Dorena Caroli commence par nous apprendre que, selon la légende, Rome et d’autres villes célèbres de l’Antiquité ont été fondées par des enfants abandonnés selon le rite divin (cf. J.Boswell, Au bon cœur des inconnus, Les enfants abandonnés de l’Antiquité à la Renaissance, Gallimard 1988). Ce n’est qu’à la fin du 19e siècle que les Etats ont commencé à se soucier de ces enfants comme catégorie à risque, susceptible de menacer l’ordre social de la bourgeoisie et des monarchies. La quantité d’enfants sans famille augmenta d’une façon catastrophique en Russie à la suite de 14-18, puis la guerre civile jusqu’en 1920 et par la famine dans le bassin de la Volga. A la fin de l’année 1920 on comptait plus de deux millions d’enfants abandonnés… Ce n’était pourtant pas la faute du pouvoir bolchevique, mais cette masse d’enfants exhibée servit à symboliser l’horreur du bolchevisme pour toute la bourgeoisie mondiale.
Calqué sur le statut élaboré avant la révolution par le juge pour enfants de la capitale tsariste en 1913, le statut bolchevique adopté en 1918 déboucha aussi sur la création, unique en Europe, d’un « droit de l’enfance », qui regroupait toutes les branches du droit qui concernaient d’une façon ou d’une autre la condition des enfants et leur relation avec le milieu environnant : lois concernant la protection du développement physique, intellectuel, l’éducation à un comportement social, lois concernant la protection des droits de propriété ainsi que du travail juvénile. L’effort portait vers une individualisation du traitement des mineurs, de prévention et de réinsertion, dans un respect de chacun évitant la politique des cheveux ras ou, comme on pourrait dire, l’obligation pour tous du col Mao ;
L’amalgame des concepts de jeune abandonné et jeune délinquant présentait cependant des limites dans la mesure où sa raison d’être dépendant du succès de la mise en place des réformes éducationnelles. Au fur et à mesure que la révolution croupissait dans l’isolement et avec la croissance de l’esprit militariste stalinien, la garantie d’une prise en charge équitable de tous les enfants et ados dans l’esprit du communisme à venir, s’est effritée. Les jeunes se mirent à retomber dans la délinquance et la marginalisation sociale. Dans le premier cas, ils tombaient dans les filets de la justice, avec de moins en moins d’espoir de se réinsérer ; et dans le second cas ils devenaient encore plus rétifs à l’organisation de plus en plus militaire du travail. Ils furent progressivement inclus parmi les « éléments étrangers », « désorganisateurs » et « ennemis du peuple ».

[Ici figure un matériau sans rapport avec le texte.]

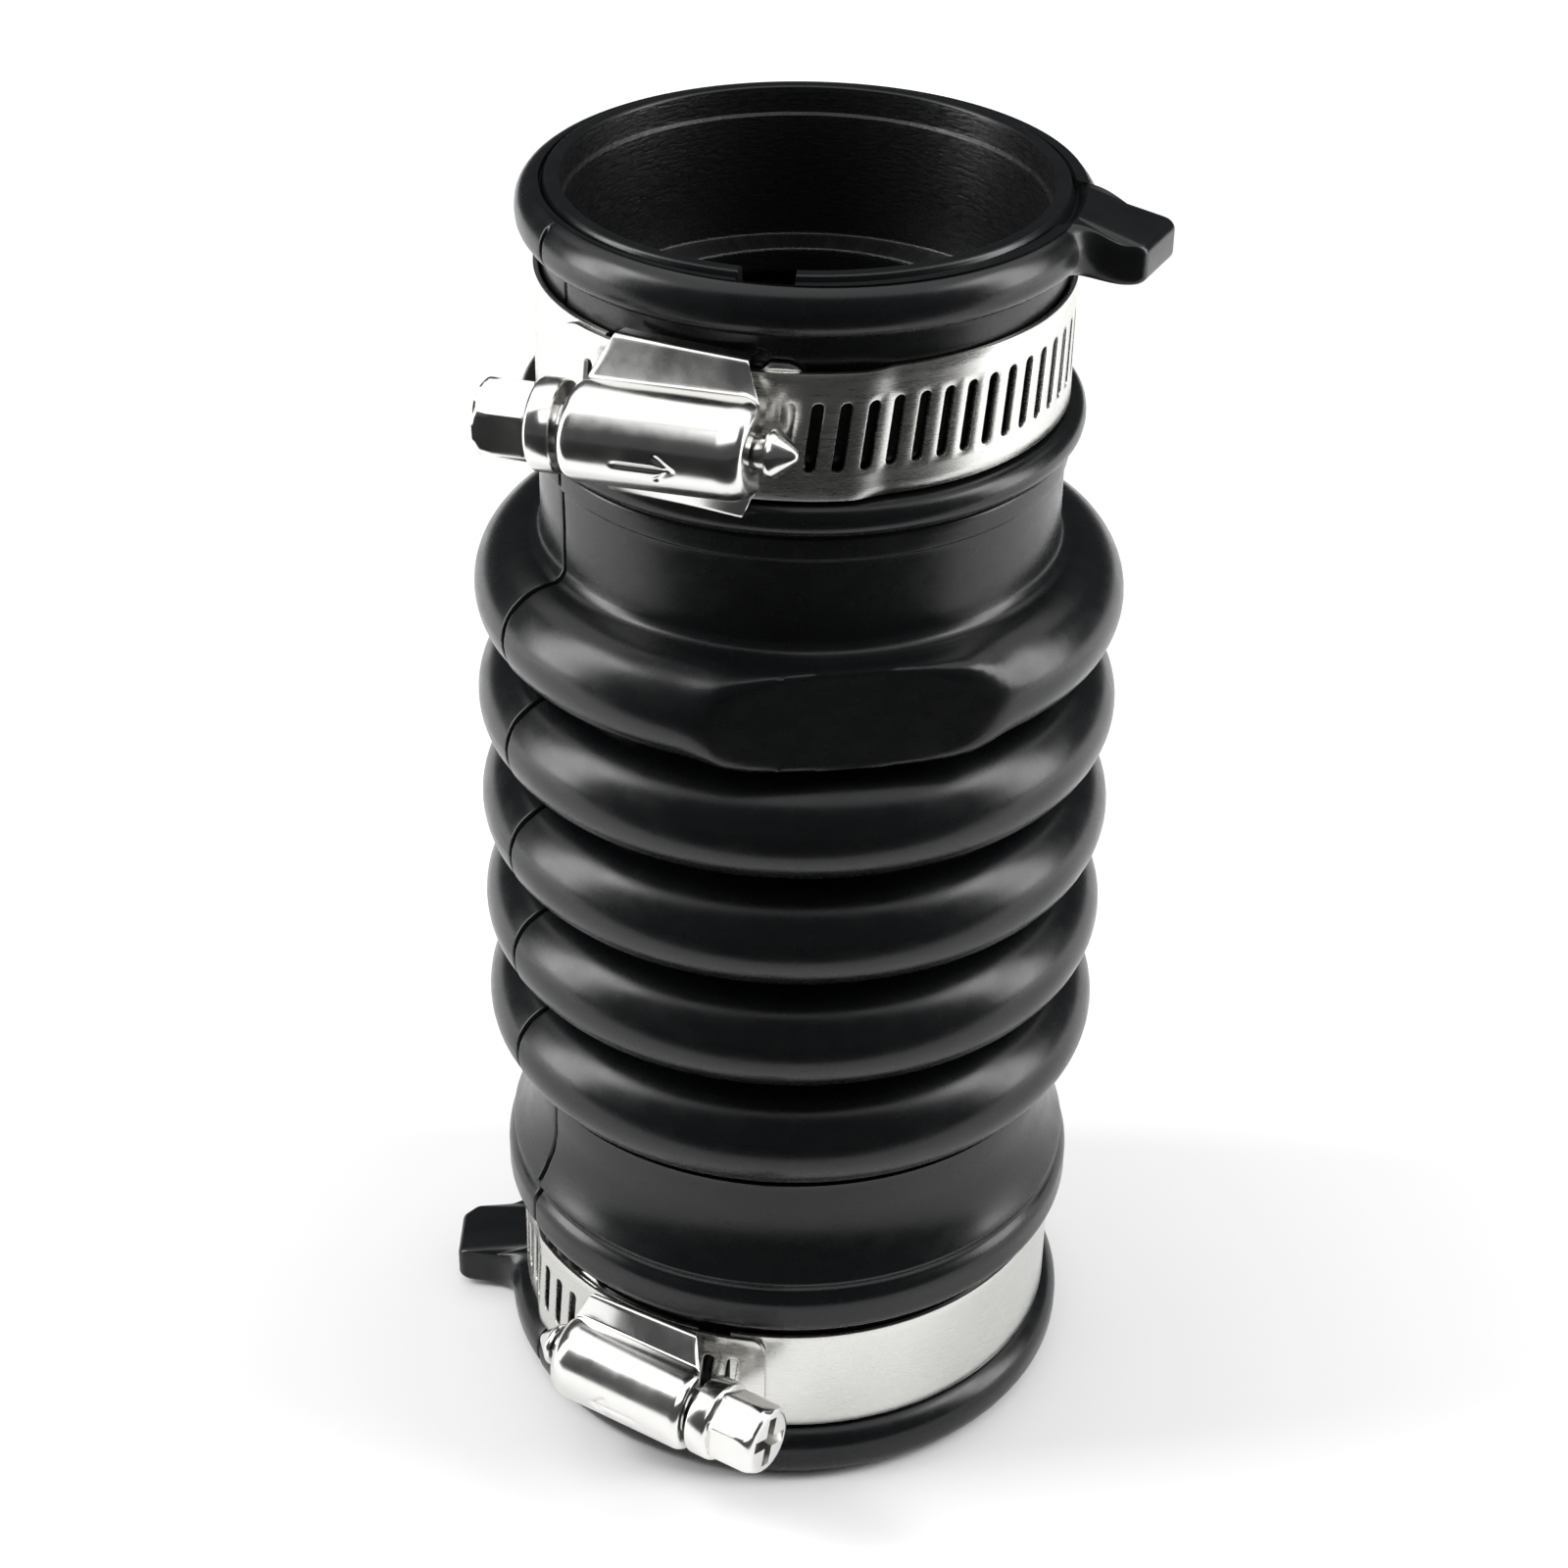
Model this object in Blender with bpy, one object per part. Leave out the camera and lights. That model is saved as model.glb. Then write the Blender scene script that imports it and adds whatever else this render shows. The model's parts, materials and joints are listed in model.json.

Il me faudra revenir une autre fois le parcours d’un éducateur qui m’avait fasciné il y a plus de trente années : Anton Séménovitch Makarenko (1888-1939). Instituteur à 17 ans, il grimpera dans la carrière scolaire – directeur d’école puis professeur d’histoire – mais pour se consacrer après la révolution de 1917 à l’organisation d’une colonie de réinsertion de mineurs grands délinquants –la « colonie Gorki » - près de Potlava – qui se constituera malgré des heurts et des rixes. Les « poèmes pédagogiques » de Makarenko seront connus et admirés dans le monde entier. Les adolescents de la colonie sont mis devant des responsabilités civiles réservées d’habitude aux adultes : ils travaillent pour vivre (activité agricole), gardent les routes et font la police dans leur secteur. Il y aura jusqu’à 97 jeunes à la fois. Makarenko aura pu continuer son expérience depuis 1920 jusqu’à sa mort en 1939. Il récusait que la situation éducationnelle soit limitée à la seule relation éducateur-éduqué. Il considérait qu’au départ l’éducation familiale devait donner les notions de dévouement et de justice, et qu’elle devait apprendre à l’enfant à avoir conscience de ses responsabilités. L’éducation au respect des autres commence très tôt : ce qui n’a pas été fait avant trois ans est difficile à rattraper. Le travail anoblit l’homme, encore faut-il qu’il ne soit ni contraint ni aliénant. Le jeu permet à l’enfant de pendre confiance en ses forces. Makarenko pense qu’il faut « être vrai » avec les jeunes enfants délinquants. L’école est une société en réduction, l’enfant y est membre d’une communauté où il peut apprendre à se conduire d’une manière efficace… Mais voilà tout cela n’est pas applicable dans notre société d’injustice et de loi du plus fort où les profs considèrent leurs élèves comme des « inférieurs » et les élèves leurs profs comme des flics…
C’était un petit coup de chapeau aux pionniers d’une société en transition, qui n’efface pas le chagrin face aux meurtres impunis de Grenoble.